Suspicious Twitter activity is designed to imitate legitimate use of the site to avoid detection. Often, it is very effective.

“Architects of sophisticated social engineering campaigns, or astroturfing campaigns (fabricated social network interactions designed to deceive the observer into believing that the activity is part of a grass-roots campaign), sometimes create and operate convincing looking personas to assist in the propagation of content and messages relevant to their cause,” the report notes. “It is extremely difficult to distinguish these ‘fake’ personas from real accounts.”

Users seeking to game social networks can easily find ways to buy followers on the site or game the platform’s algorithms in various ways. More advanced operators can automate their efforts creating environment where content and data are produced much more quickly than it can be analyzed.

The report notes that Twitter provides “an ideal platform for research into social media attacks” thanks to its “open nature and fully-featured API support.”

Focusing on Brexit-centric Twitter activity

Researchers at F-Secure’s Artificial Intelligence Center of Excellence have been tracking misuse of the Twitter platform over the last two years, especially related to elections.

While the Brexit vote is long over, they decided to focus mentions of the term Brexit “in order to search for suspicious activity, disinformation campaigns, sentiment amplification, or other ‘meddling’ operations.”

Using the standard Twitter API and the python programming language, they tracked this activity between December 4th 2018 and January 27th 2019. The goal was to analyze to gage how often users were tweeting or sharing tweets on subject along with the influence of individual tweets, measured in retweets.
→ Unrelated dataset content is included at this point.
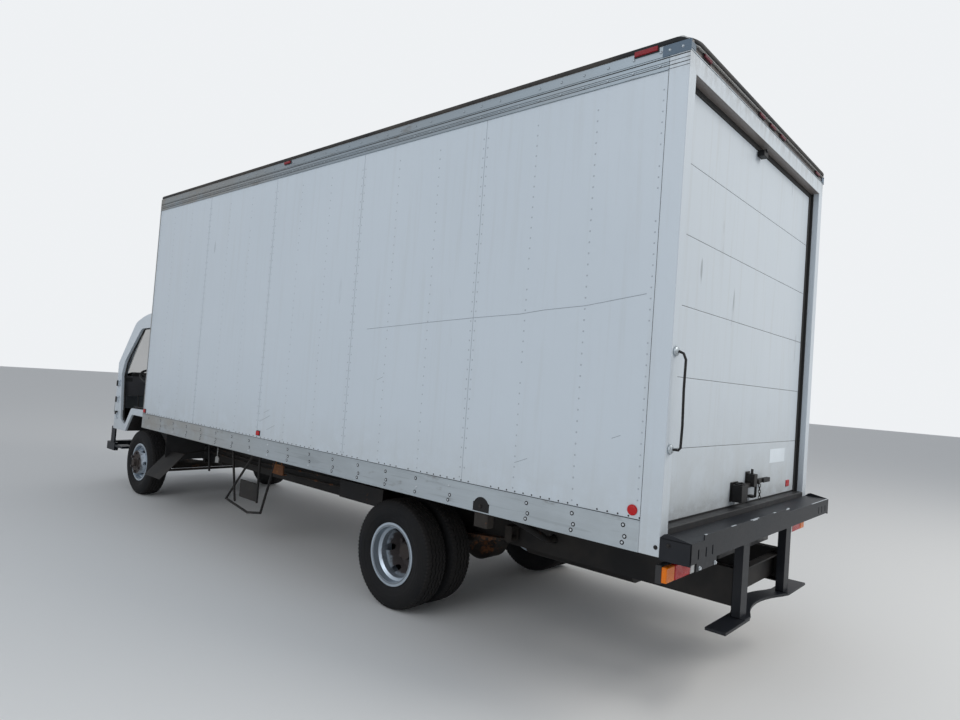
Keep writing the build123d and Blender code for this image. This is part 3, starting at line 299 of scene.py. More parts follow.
side_paint = body_white("side_paint", 1.15, 0.10, 0.22)
door_paint = body_white("door_paint", 1.35, 0.16, 0.45, door_wear)
frame_paint = body_white("frame_paint", 1.15, 0.12, 0.35, sill_and_header)
cab_paint = body_white("cab_paint", 1.0, 0.10, 0.25, underseal, 0.35)
rivet_paint = body_white("rivet_paint", 1.15, 0.0, 0.0,
                         lambda f, base: f.mix(0.45, base, rgb(0.20, 0.22, 0.25)))
print("body paints ready")

# %% [markdown]
# The rails round the body are aluminium extrusions. They were brushed by the die along their
# length, and road grit has scratched and stained them since. The brushing is noise pulled out along
# Y, the stains are broad patches that take the shine off, and brown patches lie towards the front.


# %% Metals
def rail_metal(name, tint, grime):
    """Brushed aluminium with scratches, stains and brown patches towards the front. The top rails are darkened
    to a blue grey: painted shade.
    """
    top_rail_shade_z = 3.25
    f = Finish(name)
    brushed = f.noise(70.0, 5.0, 0.65, (1.0, 0.018, 1.0))
    lines = f.noise(38.0, 3.0, 0.5, (1.0, 0.045, 1.0)).above(0.63, 0.03)
    stains = f.noise(2.2, 5.0, 0.6, (1.0, 0.5, 1.0))
    deep = f.noise(9.0, 4.0, 0.6, (1.0, 0.35, 1.0)).above(0.66, 0.06)
    # Brown patches towards the front of the truck, less metallic and rougher.
    front_brown = f.y.below(-0.4, 1.5) * f.noise(4.0, 5.0, 0.65, (1.0, 0.6, 1.0)).above(0.44, 0.18)
    colour = f.mix(brushed * 0.6, tint, rgb(0.60, 0.66, 0.70))
    colour = f.mix(lines * 0.28, colour, rgb(0.26, 0.29, 0.31))
    # Painted shade: above 3.25 m the rails are darkened to a blue grey.
    colour = f.mix(f.z.above(top_rail_shade_z, 0.02) * 0.55, colour, rgb(0.17, 0.22, 0.265))
    colour = f.mix(stains.above(0.5, 0.16) * grime * 0.5, colour, rgb(0.30, 0.32, 0.33))
    colour = f.mix(deep * grime * 0.7, colour, rgb(0.15, 0.14, 0.13))
    colour = f.mix(front_brown * grime * 0.65, colour, rgb(0.30, 0.24, 0.17))
    rough = 0.30 + stains * 0.20 + brushed * 0.14 + front_brown * 0.2
    metal = 0.92 - over(deep * 0.5, front_brown * 0.5) * grime
    return f.done(colour, rough, metal, f.bump(brushed, 0.25, 0.0012))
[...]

They also monitored word counts, hashtags an urls used in the related tweets.

The visualization tool Gephi maps interactions between users:

Here’s what the first day of activity looked like, with the usernames of accounts most often pictured in a larger font:

What do the #franceprotest have to do with Brexit?
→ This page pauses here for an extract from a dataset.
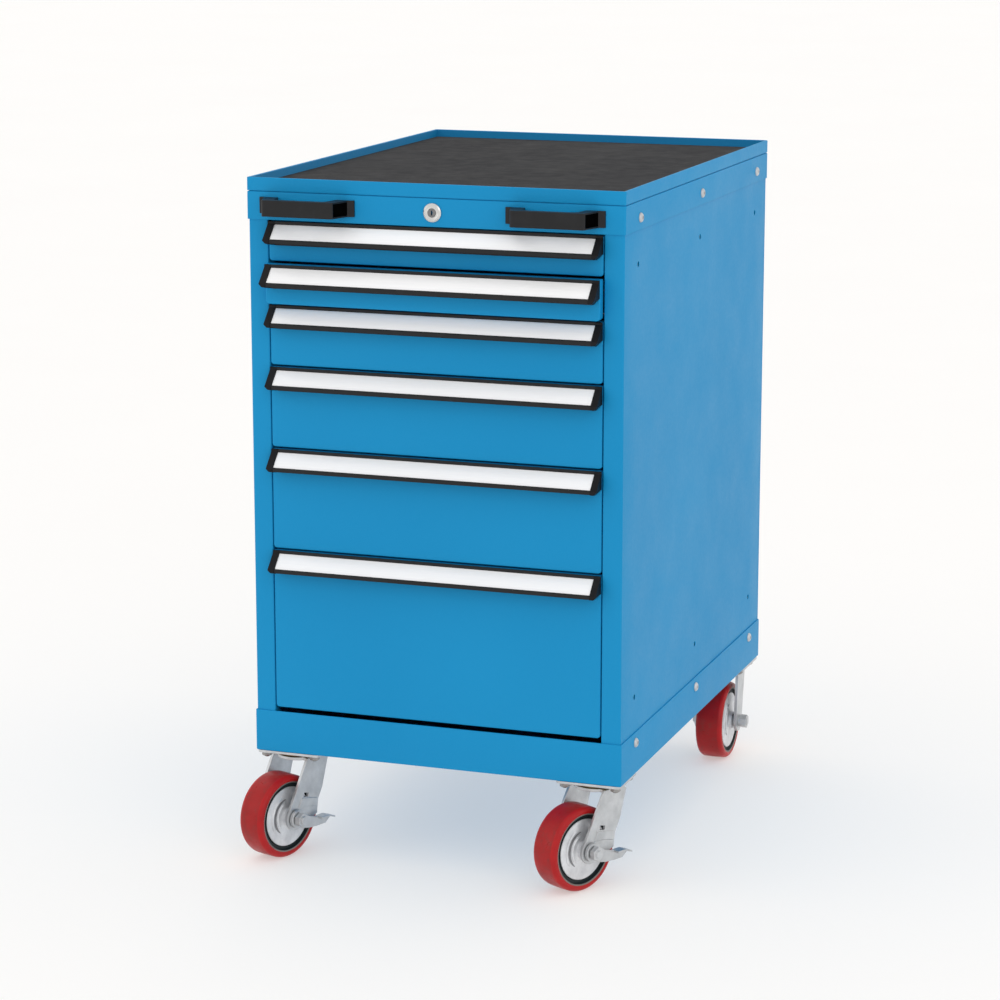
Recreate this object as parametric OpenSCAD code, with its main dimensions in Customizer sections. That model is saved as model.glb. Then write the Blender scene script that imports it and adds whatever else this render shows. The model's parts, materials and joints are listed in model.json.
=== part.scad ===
// Mobile drawer cabinet: a sheet-steel housing with six telescopic drawers, a tray top with a
// rubber mat, two braked swivel casters in front and two fixed casters at the rear.
// Millimetres, +Z up, floor at Z = 0, drawers open toward -Y.
// The origin lies on the floor, under the middle of the whole object's box.

/* [Cabinet] */
// Overall width of tray, rail and plinth
cabinet_w = 564; // [550:2:600]
// Overall depth of tray, rail and plinth
cabinet_d = 765; // [745:5:800]
// Height of one drawer unit
unit_h = 30; // [29:0.5:34]
// Height of the plinth skirt
plinth_h = 62; // [58:1:75]
// Height of the top rail
rail_h = 40; // [38:1:50]
// Height of the tray
tray_h = 20; // [18:1:26]
// Gap between the plinth and the lowest drawer
sill_h = 5; // [4:0.5:8]
// How far rail and plinth stand proud of the panels
belt_step = 2; // [1.6:0.1:3]
// Sheet thickness of panels and drawers
sheet = 1.5; // [1.2:0.1:1.8]
// Width of a front stile, from the cabinet's outer side
stile_w = 31; // [29:0.5:33]

/* [Drawers] */
// Gap round a drawer front
front_gap = 1.5; // [1:0.1:2]
// Length of a drawer body
drawer_l = 700; // [640:5:700]
// Width of a drawer body outside
drawer_w = 461; // [455:1:462]
// How far the second drawer stands open at rest
ajar = 15; // [0:1:25]
// Length of a telescopic slide member
slide_l = 697; // [640:1:700]
// Thickness of a label strip
label_t = 1; // [0.6:0.1:1.2]

/* [Tray] */
// Width of the folded lip
lip_w = 4; // [3:0.5:8]
// Depth from the lip to the tray floor
tray_depth = 14; // [12:0.5:15]
// Thickness of the ribbed mat
mat_t = 2.5; // [2:0.5:5]

/* [Pull handles] */
// Length over the feet
pull_l = 145; // [120:1:150]
// How far the bar stands out
pull_out = 40; // [36:1:55]
// Height of the bar
pull_h = 23; // [18:1:28]
// Distance of each handle's middle from the cabinet's middle
pull_x = 185; // [160:1:190]
// How far the pair of handles sits off the middle
pull_shift = -4; // [-5:1:5]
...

On December 11th, the researchers noticed an interesting phenomenon: the #franceprotests hashtag was flaring up inside the Brexit data.

The researchers mapped the interactions largely based on the popularity of just one tweet and got this:

Looking at the accounts active in this cluster, they found a number of them actively shared tweets related to the yellow vest movement (#yellowvest, #yellowjackets, #giletsjaunes), and to US right-wing topics (#MAGA, #qanon, #wwg1wga).

This suggested support for the hashtag was coming outside of France and from both sides of the Atlantic.

In addition, the researchers identified some suspicious accounts tweeting about the France protests and Brexit that seemed to be apolitical in nature. Only Twitter has the access to definitively determine whether these accounts have been co-opted for this amplification effort.

Pro-leave amplification flares

On the 20th of December, the researchers noticed a few accounts that had not been highly retweeted before breaking into his “top 50” of most influential—in terms of retweets and likes—accounts focused on Brexit.

Just a few tweets from pro-leave accounts brexiteer30, jackbmontgomery, unitynewsnet and stop_the_eu seemed to be at the center of this sudden flare up of anti-EU activity primarily coming from about 5,800 accounts.

This event also included support from accounts popular among the U.S. right wing, including Education4Libs and AmyMek, accounts with hundreds of thousands of followers.

December 20th happened to be the day that the first member of May’s cabinet—Work and Pensions Secretary Amber Rudd—suggested that a second “Leave” vote could occur, but the researchers did not find any data that connected this amplification to that event.

How to find suspicious activity on Twitter

Twitter’s user agreement bans “misuse [of] our Services.” But this misuse is rarely as obvious as a Twitter botnet, like the 22,000-strong one detected last year.

Continued research has the team a bit awed by how many potential insights may be available.

“There’s data hidden inside data – and there are many angles you can view it from, all of which highlight different phenomena,” a recent post on the importance of this work noted. “Social network data is like a living organism that changes from moment to moment.”

Graph analysis offers a “representation” of Twitter’s massive constant flow of content that allows some visibility into use of the site that veers toward “scams, social engineering, disinformation, sentiment amplification, and astroturfing campaigns.”

What’s so suspicious about the pro-leave activity

While some of the suspicious activity was found in both sides of the Brexit debate, the pro-leave efforts were more prominent and likely more effective in influencing the online conversation.

The report lists examples of suspicious behavior found to be supporting the pro-leave effort:

  • The top two influencers in the pro-leave community received a disproportionate number of retweets, as compared to influencer patterns seen in the pro-remain community
  • The pro-leave group relied on support from a handful of non-authoritative news sources
  • A significant number of non-UK accounts were involved in pro-leave conversations and retweet activity

What’s next?

“It is very difficult to determine whether a Twitter account is a bot, or acting as part of a coordinated astroturfing campaign simply by performing queries with the standard API,” the research concludes in the “Final thoughts” section of the report.

The dataset includes “approximately 24 million tweets published by over 1.65 million users”—an amount of data that’s impossible for a small team of researchers to properly analyze, regardless of how inveterate they are.

Given how crucial the site is to debates and elections that may be settled by just a few percentage points or the interpretations of a rapid response team weighing a dashboard, Twitter seems to have a choice. The site can apply its resources to reducing this suspicious activity on its own terms or it can assume the governments that can make such demand are likely to crumble before any regulation can take place.